AlGaN基深紫外LED光出射机制及其调控方法研究

AlGaN based deep UV LEDs are promising in wide applications such as biological detection, medical treatment, air- and water-purification and short distance communication for military uses, and are attracting much attention of researches. However，the low light extraction efficiency usually less than 8%, becomes the key issue hindering the improvement and applications of DUV LEDs. .In this project, facing the new challenges in light extracting from AlGaN-based deep UV LEDs，we plan to begin with the understanding of the mechanisms of light extraction, which evolves carrier recombination transitions, light propagation in the layers and total reflection from the surface of chip. By utilizing the theoretical and experimental researches on the band structure of quantum wells, UV light absorption and reemission from quantum wells, and special distribution of light intensity, the changes the anisotropy transition rate and light intensity distribution as well as the their relations will be revealed. Furthermore, with a newly-built method for describing the synthesized effect light emitting and propagating on the light extraction efficiency and spatial intensity distribution, we will find out the way to modulate these processes and have more amount of light extracted from front surface of DUV LEDS after optimization. Also, a study on the controlling the changes of light extraction behaviors from LED surfaces with structures of micro scale and nano scale, probably also by the aid of expectable coupling effect of SPP from the nano structure of metal and quantum wells, will performed for exploring the new physical mechanism and new method thereafter. Through the above efforts, we will not only make comprehensive understanding on the physical mechanism influencing the light extraction performance of AlGaN-based DUV LEDs, and developing the corresponding control methods, which would provide scientific basis for further improvement of device performance.

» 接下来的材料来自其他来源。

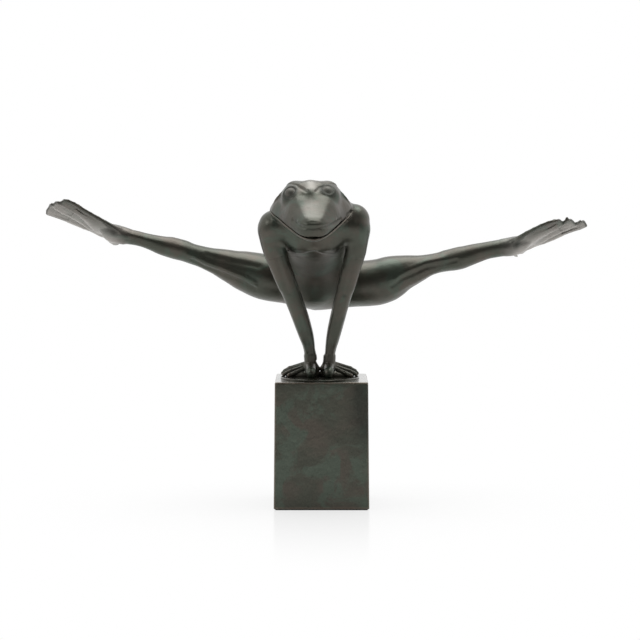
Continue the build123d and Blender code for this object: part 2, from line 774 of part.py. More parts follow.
with BuildPart() as ankle_pins:
    for side in leg_lifts:
        add(ankle_pin(side, small_pin_radius))
    add([leg_bodies[side] for side in leg_lifts], mode=Mode.INTERSECT)
ankle_pins.part.label = "ankle_pins"
export_step(ankle_pins.part, "parts/ankle_pins.step")
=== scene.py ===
"""A patinated bronze frog in a leapfrog handstand on its block, dressed for a studio picture.

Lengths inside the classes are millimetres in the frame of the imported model: the frog faces -Y,
its own left is +X and the felt rests on Z = 0. Meshes are scaled to metres when they are made.
"""

import logging
import math
from dataclasses import dataclass, field
from enum import Enum
from functools import cached_property
from typing import Callable, Dict, List, Sequence, Tuple, Union

import bpy
import numpy as np
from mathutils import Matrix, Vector


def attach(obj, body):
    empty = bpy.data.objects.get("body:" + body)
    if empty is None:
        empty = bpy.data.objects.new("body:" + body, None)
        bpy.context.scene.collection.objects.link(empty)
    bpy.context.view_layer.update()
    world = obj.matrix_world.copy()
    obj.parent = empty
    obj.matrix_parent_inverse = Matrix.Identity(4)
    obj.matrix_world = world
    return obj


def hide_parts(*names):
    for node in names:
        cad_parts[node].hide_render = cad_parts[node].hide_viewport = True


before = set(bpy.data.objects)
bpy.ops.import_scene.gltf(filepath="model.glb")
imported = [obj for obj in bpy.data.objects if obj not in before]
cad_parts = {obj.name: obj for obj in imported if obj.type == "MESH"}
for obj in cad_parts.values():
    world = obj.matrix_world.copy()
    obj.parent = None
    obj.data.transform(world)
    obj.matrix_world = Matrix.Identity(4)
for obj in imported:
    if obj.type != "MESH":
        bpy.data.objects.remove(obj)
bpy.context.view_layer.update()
REPORT = logging.getLogger("frog")
MM = 0.001
CURVE_SAMPLES = 240
HEAD_ORIGIN = (-9.4, -36.0, 283.0)
HEAD_PITCH_DEGREES = 25.0

Array = np.ndarray
Form = Callable[[Array], Array]


class Side(Enum):
    """The frog's own sides, with the sign of X."""

    LEFT = 1
    RIGHT = -1

    @property
    def word(self) -> str:
        """Name of the side in lower case."""
        return self.name.lower()


def vector(*numbers: float) -> Array:
    """Array of floats from separate numbers."""
    return np.array(numbers, float)


def unit(direction: Array) -> Array:
    """Direction scaled to a length of one."""
    return direction / np.linalg.norm(direction)


def blended(first: Array, second: Array, width: float) -> Array:
    """Union of two distance fields with a fillet.

    Args:
        first: Distances to the first form.
        second: Distances to the second form.
        width: Width of the fillet's band in millimetres.

    Returns:
        Distances to the blended form.
    """
    share = np.clip(0.5 + 0.5 * (second - first) / width, 0, 1)
    return second * (1 - share) + first * share - width * share * (1 - share)


def shared(first: Array, second: Array, width: float) -> Array:
    """Overlap of two distance fields with a rounded edge of a given width."""
    return -blended(-first, -second, width)


def capped(skin: Array, ends: Array) -> Array:
    """Overlap of two distance fields with a true distance outside their edge."""
    outside = np.hypot(np.maximum(skin, 0), np.maximum(ends, 0))
    return outside + np.minimum(np.maximum(skin, ends), 0)


def seen_from_front(form: Callable[[Array], Array], spots: Sequence[Tuple[float, float]]) -> List[Array]:
    """Points of a form's skin that face the viewer.

    Args:
        form: Distance to the form.
        spots: X and Z of each point in millimetres.

    Returns:
        The first point on the skin behind each spot, or the nearest one beside a rim.
    """
    depths = np.linspace(-100, 90, 761)
    found = []
    for x, z in spots:
        line = np.stack([np.full_like(depths, x), depths, np.full_like(depths, z)], 1)
        values = form(line)
        hit = np.argmax(values < 0) if (values < 0).any() else np.argmin(values)
        found.append(line[hit])
    return found


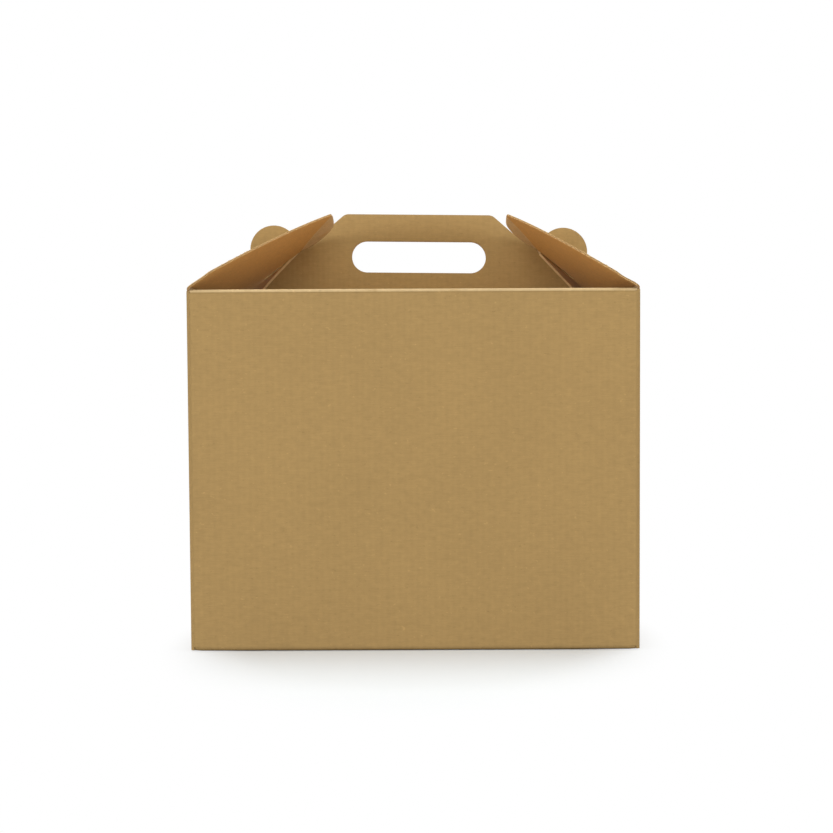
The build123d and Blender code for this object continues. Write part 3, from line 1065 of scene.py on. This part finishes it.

AlGaN基深紫外LED面临严重的出光效率问题，成为限制其应用的瓶颈。AlGaN量子阱结构的光出射过程受到量子阱的发光偏振特性、光传播过程和光导出过程综合作用，是LED研究面临的新课题。本项目将系统开展AlGaN量子阱能带结构、紫外光与量子阱结构相互作用、光场分布的理论计算和实验研究，明确载流子跃迁的各向异性、光强空间分布的变化规律及内在关系，建立综合发光过程和传播过程的光出射效率和光场分布的分析方法，研究量子阱能带结构调制和传播过程调制方法，设计和制备具有出光增强结构的LED外延片和芯片，通过优化结构参数，显著提高器件的正面出光；研究外延层界面微纳结构、表面等离激元耦合对光出射过程的作用，探索新型有效的提高发光效率和出射效率的方法，为实现高性能的AlGaN基深紫外LED提供基础。

AlGaN深紫外LED在生物、医疗等领域有巨大的应用前景，特别在当前新冠疫情发展的形势下，高效率的深紫外LED的制备受到了广泛的关注。但是，AlGaN基深紫外LED面临严重的出光效率限制。针对这一问题，本项目计划通过能带结构和量子态设计、光学特性分析和器件制备的紧密结合的研究，明确深紫外LED的偏振发光、传播和导出过程的关系和调控规律，建立综合的出光过程分析和结构设计方法，实现高效率的深紫外LED器件，并在AlGaN量子阱的光学偏振特性变化规律、紫外光在LED结构中的界面行为和量子阱耦合作用、AlGaN量子阱偏振发光、传播、出光过程的内在关联、调控规律和出光过程的综合分析方法等科学规律和方法方面取得进展，实现具有出光调制结构的280nm波长LED正面出光提高一倍以上等目标。. 项目研究过程中，我们首先开展了量子阱光学偏振特性、光传播过程和效率评价等分析方法的研究，建立了分析AlGaN基任意结构量子阱光学偏振特性的理论模型，形成了结合KP能带计算、FDTD及光学追迹分析、光场分布测量的系统的LED出光分析方法，初步确立了基于光提取效率分析的深紫外LED效率评价方法；取得了深紫外LED的偏振发光特性随量子阱、电子阻挡层等外延结构、载流子浓度、应力等因素的变化规律，明确了偏振发光过程、传播过程和导出过程的关联机制，得到了出射光场的分布规律；研究和制备了280nm波长的超薄量子阱结构、超薄p-GaN透射及纳米反射导电层、具有反射镜的台面、带有微纳结构的出射面等多种出光调制结构，与传统平面紫外光LED相比，正面出光效率可提高58%-525%，基于综合实施的出光研究，给出了优化的高出光效率280nm的LED结构。. 项目研究所取得深紫外LED特性分析方法、LED发光和出光调控规律、LED效率评价方法以及高光导出效率的深紫外LED结构设计思路和结果，丰富了对深紫外LED特性和变化规律的认识，对高性能AlGaN基深紫外LED研制具有重要意义。